Gesucht wer­den sprach­liche Miss­griffe in der öffentlichen Kom­mu­nika­tion, die 2010 beson­ders neg­a­tiv aufge­fall­en sind, weil sie sach­lich grob unangemessen sind und möglicher­weise sog­ar die Men­schen­würde ver­let­zen. Dabei kann es sich um einzelne Wörter oder For­mulierun­gen han­deln, die in der Poli­tik oder Ver­wal­tung, in Kul­turin­sti­tu­tio­nen oder Medi­en, in Wirtschaft, Wis­senschaft, Tech­nik oder in einem anderen Bere­ich öffentlich ver­wen­det wur­den. Vorschläge kön­nen von allen Deutschsprachi­gen im In- und Aus land gemacht wer­den.
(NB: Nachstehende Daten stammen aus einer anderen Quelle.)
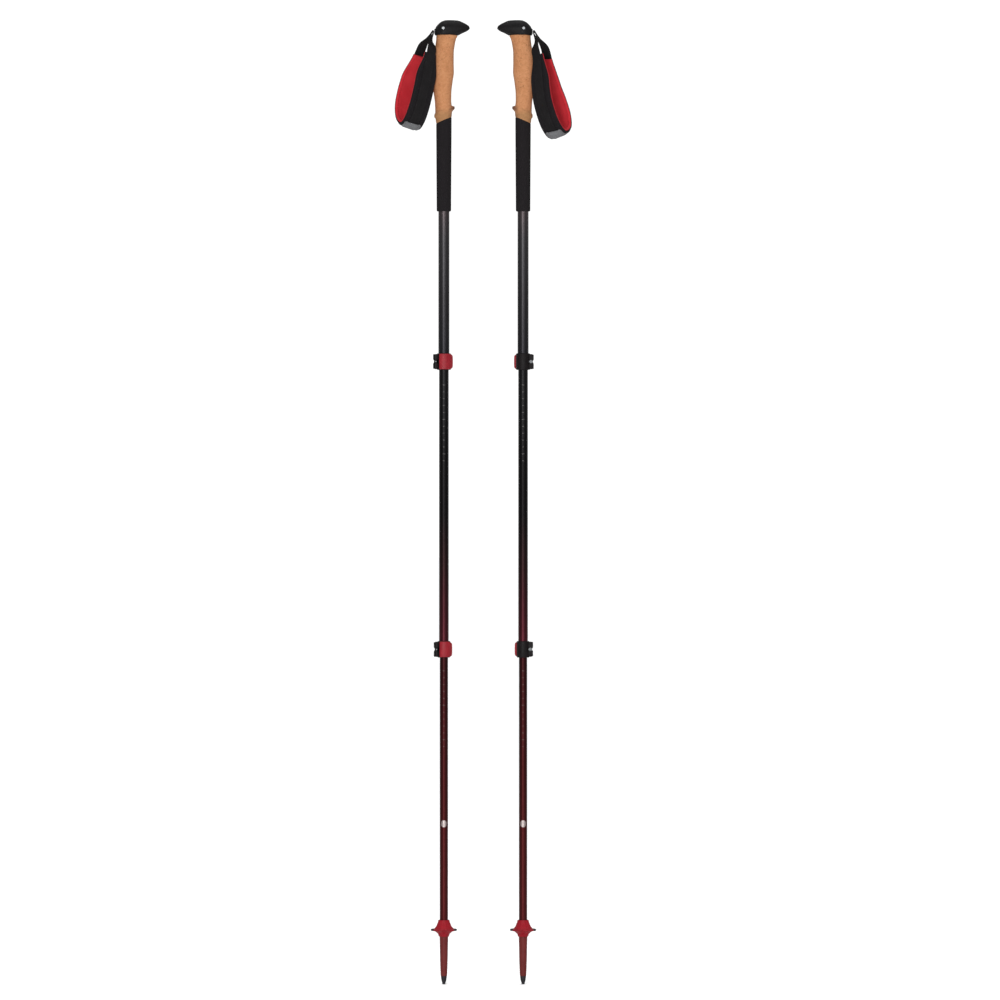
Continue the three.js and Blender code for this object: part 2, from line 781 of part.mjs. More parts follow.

Eine Quel­lenangabe wird erbeten. (http://www.uni-frankfurt.de/fb/fb10/IDLD/ehemalige_histSprw/ Schlosser/unwortdesjahres/presse/index.html)

Ein solch­er sprach­lich­er Miss­griff find­et sich in der aktuell geführten Debat­te zur Inte­gra­tion und konkret im Begriff “Deutsche Leitkul­tur”, der heutzu­tage wieder Kon­junk­tur hat. Im Begriff “Deutsche Leitkul­tur” schwingt ein Gedankengut mit, das schon im drit­ten Reich erfol­gre­ich zur Ver­fol­gung zweifel­hafter poli­tis­ch­er Ziele bemüht wurde. Der Begriff “Deutsche Leitkul­tur” sug­geriert eine nationale Iden­tität, die sich vom Anderen, Frem­den abgren­zen und ihre Eigen­ständigkeit gegen die Ver­fälschung oder Ver­wässerung durch externe Ein­flüsse vertei­di­gen will. Ins­beson­dere der Islam wird als neue Bedro­hung der deutschen Iden­tität iden­ti­fiziert und impliz­it zum neuen Feind­bild verdichtet, auf das die Äng­ste der Bevölkerung fokusiert wer­den sollen. Dadurch, dass man die Bekämp­fung dieser Bedro­hung ver­spricht, stellt man sich selb­st als patri­o­tis­chen Helden dar, bietet ein Bild der Stärke, eine Zuflucht. Diese Aus­nutzung von difusen Äng­sten in der Bevölkerung zu poli­tis­chen Zweck­en und deren Fokusierung auf das Fremde — im drit­ten Reich der Jude, heute der Islam — war der Grund­movens nation­al­sozial­is­tis­ch­er Pro­pa­gan­da und liegt auch der aktuellen Inte­gra­tions­de­bat­te zugrunde.  Der Begriff “Deutsche Leitkul­tur” bildet ein zen­trales Ele­ment dieser Debat­te und damit einen geeigneten Kan­di­dat­en für das Unwort des Jahres 2010.